Data block start

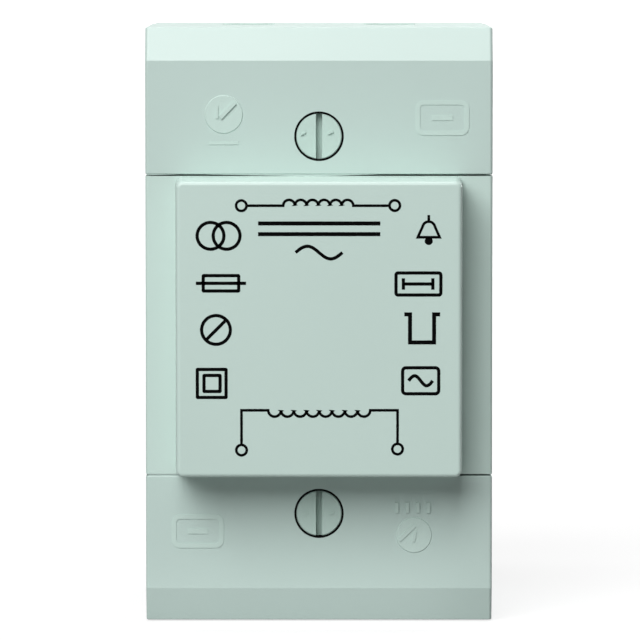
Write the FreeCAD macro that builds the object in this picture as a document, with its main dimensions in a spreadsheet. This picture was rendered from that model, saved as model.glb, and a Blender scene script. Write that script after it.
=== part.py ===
import FreeCAD, Part

import math
import os
import re

import Sketcher

# A doorbell transformer for a mounting rail, three modules wide, in millimetres.
# X runs to the right, Z runs up, and the front faces -Y.
# The origin is on the back plane, at the height of the rail's centre line.
# In the formulas, depth is the distance in front of the back plane, which is -Y.

SIZES = [
    ("case_width", 52.5, "three modules of 17.5"),
    ("case_height", 90.5, "end to end"),
    ("wall", 2.0, "thickness of the moulded walls"),
    ("fit_gap", 0.15, "clearance between parts that slide or lap"),
    ("edge_radius", 0.5, "rounding of the long outer edges"),
    ("fine_radius", 0.2, "rounding of the edges along the cover gaps"),
    # front housing
    ("face_depth", 50.0, "back plane to the front of the covers and shoulders"),
    ("cover_gap", 0.25, "joint line between housing and cover"),
    ("nose_rise", 10.0, "how far the nose stands proud of the shoulders"),
    ("shoulder_width", 4.55, "each shoulder beside the nose"),
    ("nose_inset", 0.1, "nose to each end of the housing, at the shoulders"),
    ("nose_draft", 2.0, "draft of the nose's sides, in degrees"),
    ("nose_radius", 1.0, "rounding of the nose's corners"),
    ("nose_edge", 0.6, "rounding of the edge of its front"),
    # terminal covers
    ("cover_length", 22.4, "terminal cover along the part"),
    ("slope_height", 5.0, "height of the sloping end face"),
    ("slope_depth", 1.6, "depth of the sloping end face"),
    ("end_lean", 0.25, "draft of the end wall, from the parting line to the slope"),
    ("entry_radius", 4.0, "half the width of a cable entry"),
    ("well_radius", 3.75, "recess around a cover screw's head"),
    ("well_wall", 1.3, "wall of that recess"),
    ("well_length", 14.0, "front face down to the end of that recess's wall, on the pillar"),
    ("well_shelf", 5.0, "front face down to the shelf that the head bears on"),
    # cover screws
    ("screw_inset", 5.75, "inner end of a cover to its screw's axis"),
    ("head_radius", 3.5, "cover screw's head"),
    ("head_sunk", 0.15, "head below the face of the cover"),
    ("head_slot", 0.95, "width of the driver slot"),
    ("slot_depth", 1.8, "depth of the driver slot"),
    ("shank_radius", 1.9, "cover screw's shank"),
    ("shank_length", 22.0, "shank below the head"),
    ("shank_gap", 0.08, "shank to the pillar's bore"),
    ("pillar_radius", 4.2, "pillar that takes the cover screw"),
    # rear base
    ("base_depth", 14.0, "back plane to the parting line"),
    ("step_height", 2.5, "deck above the parting line"),
    ("deck_thickness", 3.5, "deck that carries the terminals"),
    ("floor_thickness", 2.5, "floor between the rail and the coil"),
    ("core_ledge", 4.0, "ledge of the base behind each side of the core"),
    ("core_end_ledge", 1.0, "ledge of the base behind each end of the core"),
    ("column_width", 12.4, "across the two ribs behind the upper cover screw"),
    ("fixing_side", 6.05, "side of the part to a wall fixing hole"),
    ("fixing_end", 7.25, "end of the part to a wall fixing hole"),
    ("fixing_radius", 2.2, "wall fixing hole"),
    ("fixing_boss", 4.4, "boss around the wall fixing hole"),
    ("tapper_boss", 3.2, "boss around a housing screw"),
    # mounting rail
    ("rail_height", 35.0, "width of the top hat rail"),
    ("rail_play", 0.25, "clearance above and below the rail"),
    ("rail_recess", 5.5, "depth of the recess for the rail"),
    ("rail_flange", 1.0, "thickness of the rail"),
    ("flange_play", 0.2, "clearance behind the rail's flange"),
    ("hook_reach", 1.55, "how far the hook and the clip reach behind the rail"),
    ("hook_thickness", 2.5, "thickness of the fixed hook"),
    ("hook_width", 15.0, "each of the two fixed hooks"),
    ("hook_side", 1.75, "side of the part to a fixed hook"),
    # sliding clip and its spring
    ("clip_width", 13.8, "part of the clip that shows in the throat"),
    ("wing_width", 18.0, "across the guide wings"),
    ("wing_thickness", 1.8, "guide wings"),
    ("channel_depth", 5.0, "back plane to the floor of the channel"),
    ("clip_back", 0.5, "clip below the back plane"),
    ("clip_inset", 1.05, "end of the part to the clip's pull end"),
    ("wing_start", 2.25, "edge of the rail recess to the top of the wings"),
    ("wing_inset", 1.7, "clip's pull end to the bottom of the wings"),
    ("window_width", 4.8, "window for the spring"),
    ("window_start", 7.25, "edge of the rail recess to the window's top edge"),
    ("window_inset", 6.2, "clip's pull end to the window's bottom edge"),
    ("peg_width", 4.2, "peg on the base that the spring pushes on"),
    ("peg_height", 2.5, "the same peg along the slide"),
    ("stop_gap", 0.1, "peg to the window's bottom edge"),
    ("spring_radius", 1.45, "spring to the middle of its wire"),
    ("spring_wire", 0.25, "radius of the spring's wire"),
    ("spring_pitch", 1.6, "one turn of the spring"),
    ("nub_radius", 1.0, "nubs that hold the spring's ends"),
    ("nub_length", 1.4, "nubs that hold the spring's ends"),
    # laminated core
    ("core_side_gap", 0.25, "core to the housing's side walls"),
    ("core_end_gap", 0.6, "core to the housing's end walls"),
    ("core_stack", 16.8, "thickness of the stack of sheets"),
    ("core_window", 8.0, "each window for the coil, across"),
    ("core_yoke", 8.0, "yoke and outer legs"),
    # coil
    ("former_gap", 0.15, "middle leg to the former"),
    ("former_wall", 1.0, "tube of the former"),
    ("flange_wall", 1.0, "flanges of the former"),
    ("flange_gap", 0.2, "flanges to the core, except below where they rest on it"),
    ("flange_lip", 0.85, "flanges past the mains winding, at its front and back"),
    ("flange_corner", 2.0, "rounding of the flanges"),
    ("divider_height", 2.1, "middle of the coil to the middle flange"),
    ("coil_side_gap", 0.95, "mains winding to the core's outer legs"),
    ("coil_back_gap", 1.45, "mains winding to the floor of the base"),
    ("secondary_step", 0.9, "bell winding's outside below the mains winding's"),
    ("winding_corner", 4.0, "rounding of the windings"),
    ("tape_thickness", 0.3, "tape round each winding"),
    # terminals
    ("terminal_x", 11.0, "terminal from the centre line"),
    ("terminal_inset", 6.35, "inner end of a cover to a terminal"),
    ("wire_room", 4.05, "terminal to the end wall of the cover"),
    ("terminal_width", 7.6, "terminal across the wire"),
    ("terminal_rise", 11.0, "terminal above the deck"),
    ("wire_rise", 5.8, "axis of the wire hole above the deck"),
    ("wire_radius", 1.7, "wire hole"),
    ("clamp_radius", 1.75, "thread of the clamping screw"),
    ("clamp_lift", 2.0, "clamping screw's head above the terminal, wound open"),
    ("clamp_head", 2.9, "radius of the clamping screw's head"),
    ("clamp_head_height", 2.4, "height of the clamping screw's head"),
    ("clamp_slot", 0.9, "slot of the clamping screw"),
    ("thread_gap", 0.05, "screw to its hole"),
    ("cheek_wall", 1.2, "cheeks that hold a terminal"),
    ("cheek_rise", 8.5, "cheeks above the deck"),
    ("cheek_overlap", 0.6, "cheeks past each end of a terminal"),
    # leads from the coil to the terminals
    ("lead_radius", 0.75, "insulated lead"),
    ("strand_radius", 0.5, "bare end of a lead"),
    ("strand_length", 2.4, "bare end inside the terminal"),
    ("lead_drop", 3.9, "axis of a lead behind the core's back"),
    ("lead_turn", 1.4, "where a lead turns forward, from the end of the core inwards"),
    ("lead_level", 5.2, "where a lead runs level again, before its terminal"),
    ("solder_rise", 2.1, "axis of the lead's hole in the terminal above the deck"),
    ("slot_width", 3.0, "slots that the leads pass through"),
    ("slot_rise", 4.0, "lead slot in the housing, above the deck"),
    ("slot_drop", 6.5, "deck down to the floor of the lead slot in the base"),
    ("slot_margin", 4.6, "end of that slot to the terminal"),
    # screws that hold the housing to the base
    ("lug_reach", 6.3, "housing lug from side to side"),
    ("lug_length", 5.8, "lug along the side"),
    ("lug_thickness", 2.5, "thickness of a lug"),
    ("tapper_radius", 1.35, "shank of the housing screws"),
    ("tapper_length", 10.0, "shank of the housing screws"),
    ("tapper_head", 2.6, "radius of their heads"),
    ("tapper_head_height", 1.9, "height of their heads"),
    # ribs that press the core on to the base
    ("rib_inset", 7.6, "end of the housing to a core rib"),
    ("rib_thickness", 2.0, "core ribs"),
    ("rib_reach", 3.6, "core ribs inwards from the side wall"),
    # thermal cut-out
    ("cutout_radius", 1.9, "thermal cut-out"),
    ("cutout_length", 9.5, "thermal cut-out"),
    ("cutout_wire", 0.4, "radius of its leads"),
    ("cutout_tail", 3.2, "straight length of its leads"),
]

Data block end

> Exercise objective
From the opening line of the data above, please print each line as written up to and including the line that contains "# In the formulas, depth", and nothing more.

> Full output
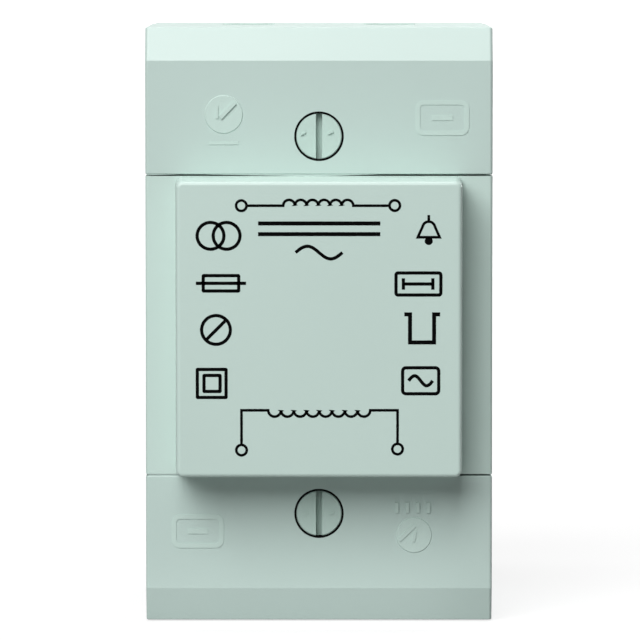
Write the FreeCAD macro that builds the object in this picture as a document, with its main dimensions in a spreadsheet. This picture was rendered from that model, saved as model.glb, and a Blender scene script. Write that script after it.
=== part.py ===
import FreeCAD, Part

import math
import os
import re

import Sketcher

# A doorbell transformer for a mounting rail, three modules wide, in millimetres.
# X runs to the right, Z runs up, and the front faces -Y.
# The origin is on the back plane, at the height of the rail's centre line.
# In the formulas, depth is the distance in front of the back plane, which is -Y.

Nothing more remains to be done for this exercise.